Exercise brief » Show only lines that include "gripHigh".

######

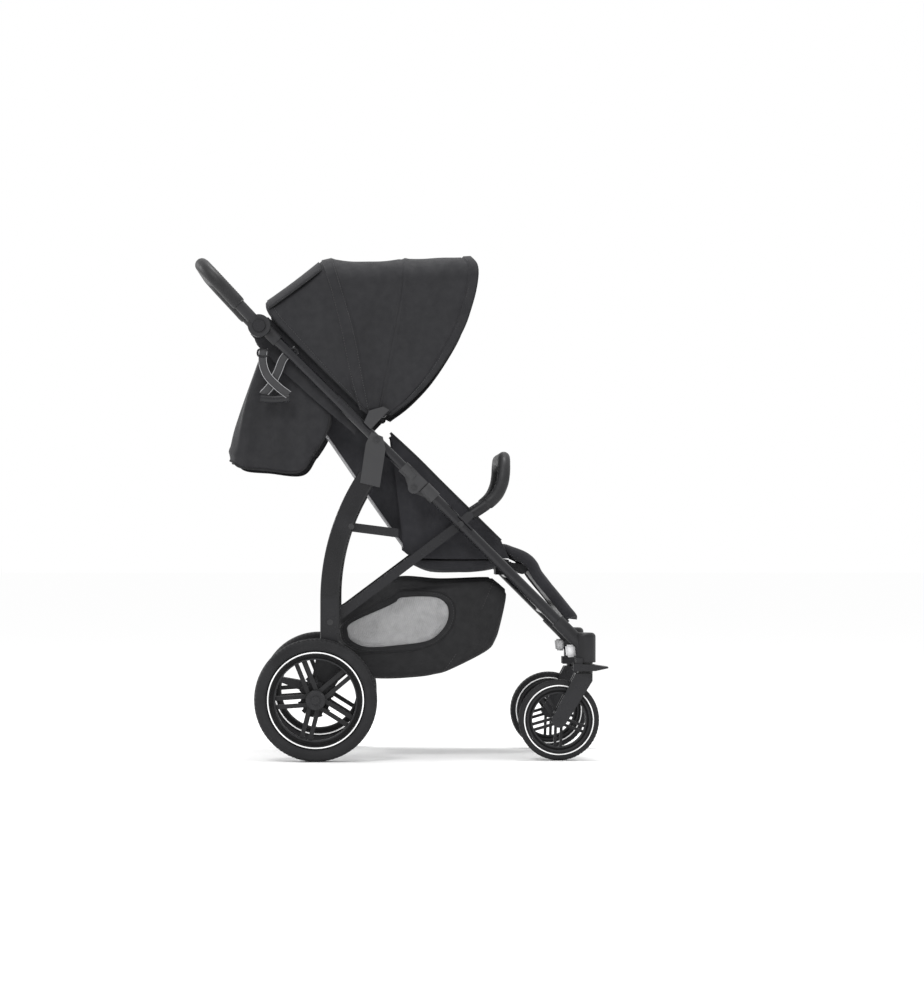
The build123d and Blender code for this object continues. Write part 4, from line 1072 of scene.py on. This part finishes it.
# side walls: soft cloth from the seat and back to the side tubes
wallSettings = {
    "lowerTop": [(0.214, 0.466), (0.151, 0.528), (0.09, 0.588), (0.035, 0.643), (-0.022, 0.696)],
    "lowerBottom": [(0.232, 0.428), (0.17, 0.4265), (0.09, 0.427), (0.030, 0.430), (0.006, 0.444)],
    "upperFront": [(0.04, 0.600), (-0.02, 0.660), (-0.07, 0.711), (-0.12, 0.762), (-0.165, 0.806)],
    "upperRear": [(0.012, 0.447), (-0.045, 0.527), (-0.098, 0.604), (-0.148, 0.677), (-0.198, 0.748)],
    "outer": 0.1862,
    "board": 0.160,
    "fold": 0.0048,
    "cloth": 0.0025,
}


def wallGrid(first, second, outerFirst, outerSecond, side, phase):
    a, b = smoothLine(first, 60), smoothLine(second, 60)
    rows = []
    for t in np.linspace(0, 1, 30):
        flat = a * (1 - t) + b * t
        out = outerFirst * (1 - t) + outerSecond * t
        along = np.linspace(0, 1, 60)
        wave = np.sin(along * 19 + t * 5 + phase) * 0.6 + np.sin(along * 9 - t * 7 + phase * 2)
        ease = np.sin(np.pi * np.clip(along * 1.1, 0, 1)) ** 0.5
        fold = wallSettings["fold"] * wave * math.sin(math.pi * t) * ease
        rows.append(np.stack([flat[:, 0], side * (out - 0.002 + fold), flat[:, 1]], 1))
    return np.array(rows)


for side, word in ((-1, "Right"), (1, "Left")):
    s = wallSettings
    grid = wallGrid(s["lowerTop"], s["lowerBottom"], s["outer"], s["outer"], side, 0.4)
    wall = meshPiece("seatWall" + word, grid.reshape(-1, 3), gridFaces(*grid.shape[:2]), "seat")
    thicken(wall, s["cloth"])
    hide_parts("side_panels")
    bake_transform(wall)
    hem = tubePiece("seatWallHem" + word, grid[0], 0.0028, "binding", None, 8)
    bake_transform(hem)
    grid = wallGrid(s["upperFront"], s["upperRear"], s["outer"] - 0.006, s["board"], side, 1.7)
    wing = meshPiece("backWing" + word, grid.reshape(-1, 3), gridFaces(*grid.shape[:2]), "seat")
    thicken(wing, s["cloth"])
    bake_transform(wing)
    tubePiece("backWingPiping" + word, grid[-1], 0.0024, "piping", "backrest", 8)
print("side walls made")


# straps
harnessSettings = {"away": 0.055, "strapWidth": 0.022, "strapThickness": 0.0022, "lift": 0.0358,
                   "padWidth": 0.042, "padThickness": 0.005, "padLift": 0.0385,
                   "crotchWidth": 0.032, "crotchThickness": 0.0024}


def strapPiece(name, centre, width, side, thickness, material, body):
    line = np.array(centre, float)
    half = np.array(side, float) / np.linalg.norm(side) * width / 2
    half = np.broadcast_to(half, line.shape)
    tangents = np.gradient(line, axis=0)
    normals = np.cross(tangents, half)
    normals = normals / np.maximum(np.linalg.norm(normals, axis=1, keepdims=True), 1e-9)
    rows = []
    for a, up in ((-1, 0.15), (-1, 0.85), (-0.94, 1), (0, 1.06), (0.94, 1), (1, 0.85), (1, 0.15), (0.94, 0),
                  (0, -0.06), (-0.94, 0)):
        rows.append(line + half * a + normals * (up - 0.5) * thickness)
    grid = np.array(rows).transpose(1, 0, 2)
    faces = gridFaces(len(line), 10, wrapColumns=True)
    faces += [tuple(range(9, -1, -1)), tuple((len(line) - 1) * 10 + k for k in range(10))]
    return meshPiece(name, grid.reshape(-1, 3), faces, material, body)


for side, word in ((-1, "Right"), (1, "Left")):
    line = []
    for t in np.linspace(0, 1, 40):
        up = backSettings["start"] + 0.05 + 0.2 * t
        lift = harnessSettings["lift"] + 0.0012 * math.sin(t * 9)
        line.append(tuple(backMatrix @ Vector((side * harnessSettings["away"], up, lift))))
    belt = strapPiece("shoulderStrap" + word, line, harnessSettings["strapWidth"], (0, 1, 0),
                      harnessSettings["strapThickness"], "webbing", "backrest")
    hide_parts("shoulder_straps")
    pad = []
    for t in np.linspace(0, 1, 30):
        up = backSettings["start"] + 0.12 + 0.12 * t
        lift = harnessSettings["padLift"] + 0.0008 * math.sin(t * 7)
        pad.append(tuple(backMatrix @ Vector((side * harnessSettings["away"], up, lift))))
    cover = strapPiece("shoulderPad" + word, pad, harnessSettings["padWidth"], (0, 1, 0),
                       harnessSettings["padThickness"], "seat", "backrest")
crotchLow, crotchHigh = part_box("crotch_strap")
crotchMiddle = (crotchLow + crotchHigh) / 2
crotchLine = [(crotchMiddle.x + 0.003 * math.sin(t * 5), 0, crotchLow.z + (crotchHigh.z - crotchLow.z) * t)
              for t in np.linspace(0, 1, 24)]
crotch = strapPiece("crotchStrap", crotchLine, harnessSettings["crotchWidth"], (0, 1, 0),
                    harnessSettings["crotchThickness"], "webbing", "chassis")
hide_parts("crotch_strap")

# carrying strap: two short bands that cross under the upper tube and meet in a flat foot
carrySettings = {
    "front": [(-0.221, 0.871), (-0.247, 0.855), (-0.261, 0.824), (-0.276, 0.795), (-0.293, 0.775)],
    "rear": [(-0.291, 0.874), (-0.293, 0.845), (-0.283, 0.816), (-0.259, 0.791), (-0.238, 0.775)],
    "foot": [(-0.299, 0.769), (-0.27, 0.7665), (-0.236, 0.769)],
    "footRing": [(0, -0.008), (-0.0034, -0.007), (-0.0036, 0.006), (0, 0.008), (0.003, 0.006),
                 (0.003, -0.007)],
    "y": -0.2335,
    "width": 0.017,
}
for word, away in (("front", 0.0), ("rear", 0.0042)):
    line = smoothLine([(x, carrySettings["y"] - away, z) for x, z in carrySettings[word]], 44)
    tangents = np.gradient(line, axis=0)
    tangents /= np.linalg.norm(tangents, axis=1, keepdims=True)
    sides = np.cross(tangents, (0, 1, 0)) * carrySettings["width"] / 2
    rows = []
    for a, out in ((-1, 0), (-0.9, -0.0009), (0, -0.0011), (0.9, -0.0009), (1, 0), (0.9, 0.0009), (0, 0.0011),
                   (-0.9, 0.0009)):
        rows.append(line + sides * a + np.array((0, out, 0)))
    grid = np.array(rows).transpose(1, 0, 2)
    faces = gridFaces(len(line), 8, wrapColumns=True)
    faces += [tuple(range(7, -1, -1)), tuple((len(line) - 1) * 8 + k for k in range(8))]
    band = meshPiece("carryBand" + word.title(), grid.reshape(-1, 3), faces, "webbing", "upper_frame")
    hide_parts("carry_strap")
    for edge in (-1, 1):
        piping = line + sides * edge * 0.96 + np.array((0, -0.0012, 0))
        tubePiece("carryEdge" + word.title() + ("Low" if edge < 0 else "High"), piping, 0.0007, "piping",
                  "upper_frame", 6)
foot = smoothLine([(x, carrySettings["y"] - 0.002, z) for x, z in carrySettings["foot"]], 24)
footGrid = np.array([foot + (0, out, up) for out, up in carrySettings["footRing"]]).transpose(1, 0, 2)
footFaces = gridFaces(len(foot), 6, wrapColumns=True)
footFaces += [tuple(range(5, -1, -1)), tuple((len(foot) - 1) * 6 + k for k in range(6))]
meshPiece("carryFoot", footGrid.reshape(-1, 3), footFaces, "gloss", "upper_frame")


def sliderPiece(name, x, z, width, height, y, body):
    corners = [(-1, -1), (1, -1), (1, 1), (-1, 1)]
    loop = []
    for sx, sz in corners:
        loop.append((x + sx * width / 2, y, z + sz * height / 2))
    loop = closedLine([(p[0], p[2]) for p in loop], 40)
    line = [(p[0], y, p[1]) for p in loop] + [(loop[0][0], y, loop[0][1])]
    return tubePiece(name, line, 0.0022, "gloss", body, 8)


sliderPiece("carrySliderRear", -0.2925, 0.864, 0.018, 0.013, -0.2385, "upper_frame")
sliderPiece("carrySliderFront", -0.231, 0.866, 0.018, 0.012, -0.2365, "upper_frame")
print("straps made")


# bumper bar: a padded bar under stitched leatherette, with moulded ends
bumperSettings = {"path": [(0.1440, -0.224, 0.5175), (0.1595, -0.224, 0.5275), (0.186, -0.224, 0.5455),
                           (0.2042, -0.224, 0.5635), (0.2150, -0.2235, 0.5863), (0.2190, -0.219, 0.608),
                           (0.2200, -0.205, 0.630), (0.2205, -0.178, 0.6415), (0.2210, -0.13, 0.6432),
                           (0.2215, 0.0, 0.6432)],
                  "radius": 0.0132, "coverStart": 0.048}
bumperHalf = bumperSettings["path"]
bumperLine = smoothLine(bumperHalf + [(x, -y, z) for x, y, z in reversed(bumperHalf[:-1])], 260)
total = lineLength(bumperLine)
travel = np.linspace(0, total, len(bumperLine))
ends = np.minimum(travel, total - travel)
radii = bumperSettings["radius"] * np.where(ends < bumperSettings["coverStart"], 0.9, 1.0)
radii = radii * np.sqrt(np.clip(ends / 0.006, 0.05, 1))
radii = radii - 0.0009 * bell(ends, bumperSettings["coverStart"], 0.0016)
bumperBar = tubePiece("bumperCover", bumperLine, radii, "leather", "bumper", 26)
bumperBar.data.materials.append(finish["moulded"])
startPoint, endPoint = Vector(bumperLine[0]), Vector(bumperLine[-1])
for face in bumperBar.data.polygons:
    away = min((face.center - startPoint).length, (face.center - endPoint).length)
    if away < bumperSettings["coverStart"] - 0.002:
        face.material_index = 1
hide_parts("bumper_bar")
inner = bumperLine[(ends > 0.055)]
towards = np.array((-0.6, 0, -0.8)) * bumperSettings["radius"]
stitchRow("bumperSeamStitches", inner + towards, "bumper", 0.005, 0.0034, 0.0006)

# handle grip: leatherette sleeve sewn along the inside of the handle
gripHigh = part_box("handle_grip")[1]
hubPin = pivot("handle_tilt")
handleDirection = Vector((math.cos(math.radians(133)), 0, math.sin(math.radians(133))))
gripSettings = {"radius": 0.0149, "bend": 0.06, "start": 0.062, "reach": 0.181}
gripTop = hubPin + handleDirection * gripSettings["reach"]
gripY = gripHigh.y - gripSettings["radius"]
gripStart = hubPin + handleDirection * gripSettings["start"]
gripLine = [gripStart + Vector((0, -gripY, 0))]
cornerStart = gripTop - handleDirection * gripSettings["bend"]
for turn in np.linspace(0, math.pi / 2, 20):
    centre = cornerStart + Vector((0, -gripY + gripSettings["bend"], 0))
    gripLine.append(centre + handleDirection * gripSettings["bend"] * math.sin(turn)
                    + Vector((0, -gripSettings["bend"] * math.cos(turn), 0)))
gripHalf = [tuple(p) for p in gripLine]
gripWhole = evenly(gripHalf + [(x, -y, z) for x, y, z in reversed(gripHalf)], 240)
gripTravel = np.linspace(0, lineLength(gripWhole), len(gripWhole))
gripEnds = np.minimum(gripTravel, gripTravel[-1] - gripTravel)
gripRadii = gripSettings["radius"] * (0.93 + 0.07 * np.clip(gripEnds / 0.004, 0, 1))
gripRadii = gripRadii + 0.0003 * bell(gripEnds, 0.012, 0.004)
grip = tubePiece("handleGripCover", gripWhole, gripRadii, "leather", "handle", 28)
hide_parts("handle_grip")
seamDirection = np.array(handleDirection.cross(Vector((0, 1, 0)))) * -gripSettings["radius"]
stitchRow("gripSeamStitches", gripWhole[6:-6] + seamDirection, "handle", 0.0052, 0.0036, 0.0006)
print("bumper and handle covers made")

# pale release tab behind each caster housing
tabSettings = {"size": (0.020, 0.018, 0.026), "place": (0.3600, 0.230, 0.232), "round": 0.0035, "lean": 0.10}
for side, word in ((-1, "Right"), (1, "Left")):
    tab = bmesh.new()
    made = bmesh.ops.create_cube(tab, size=1.0)
    bmesh.ops.scale(tab, vec=tabSettings["size"], verts=made["verts"])
    bmesh.ops.bevel(tab, geom=tab.edges[:], offset=tabSettings["round"], segments=3, affect="EDGES")
    for vert in tab.verts:
        vert.co.x -= tabSettings["lean"] * vert.co.z
        vert.co += Vector(tabSettings["place"]) * Vector((1, side, 1))
    mesh = bpy.data.meshes.new("releaseTab" + word)
    tab.to_mesh(mesh)
    tab.free()
    piece = bpy.data.objects.new("releaseTab" + word, mesh)
    scene.collection.objects.link(piece)
    mesh.materials.append(finish["greyTab"])
    mesh.polygons.foreach_set("use_smooth", [True] * len(mesh.polygons))
    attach(piece, "chassis")
print("small pieces made")


# floor and light
lightSettings = {
    "world": 1.0,
    "key": {"place": (-1.2, -2.6, 3.2), "size": 1.0, "power": 46},
    "top": {"place": (0.3, 0.2, 3.4), "size": 0.8, "power": 52},
    "rear": {"place": (-3.0, 1.2, 1.8), "size": 1.0, "power": 34},
}
floorMesh = bpy.data.meshes.new("studioFloor")
floorMesh.from_pydata([(-30, -12, 0), (30, -12, 0), (30, 40, 0), (-30, 40, 0)], [], [(0, 1, 2, 3)])
floor = bpy.data.objects.new("studioFloor", floorMesh)
scene.collection.objects.link(floor)
floorMaterial = newMaterial("paleFloor", (0.985, 0.985, 0.985), 0.9, specular=0.0)[0]
floorMesh.materials.append(floorMaterial)
world = bpy.data.worlds.new("studioLight")
world.use_nodes = True
world.node_tree.nodes["Background"].inputs["Color"].default_value = (1, 1, 1, 1)
world.node_tree.nodes["Background"].inputs["Strength"].default_value = lightSettings["world"]
scene.world = world
aim = Vector((0, 0, 0.5))
for name in ("key", "top", "rear"):
    data = bpy.data.lights.new(name + "Light", "AREA")
    data.shape = "DISK"
    data.size = lightSettings[name]["size"]
    data.energy = lightSettings[name]["power"]
    lamp = bpy.data.objects.new(name + "Light", data)
    lamp.location = lightSettings[name]["place"]
    lamp.rotation_euler = (aim - lamp.location).to_track_quat("-Z", "Y").to_euler()
    scene.collection.objects.link(lamp)
scene.view_settings.view_transform = "Standard"
print("floor and light set")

######

Solution below »
gripHigh = part_box("handle_grip")[1]
gripY = gripHigh.y - gripSettings["radius"]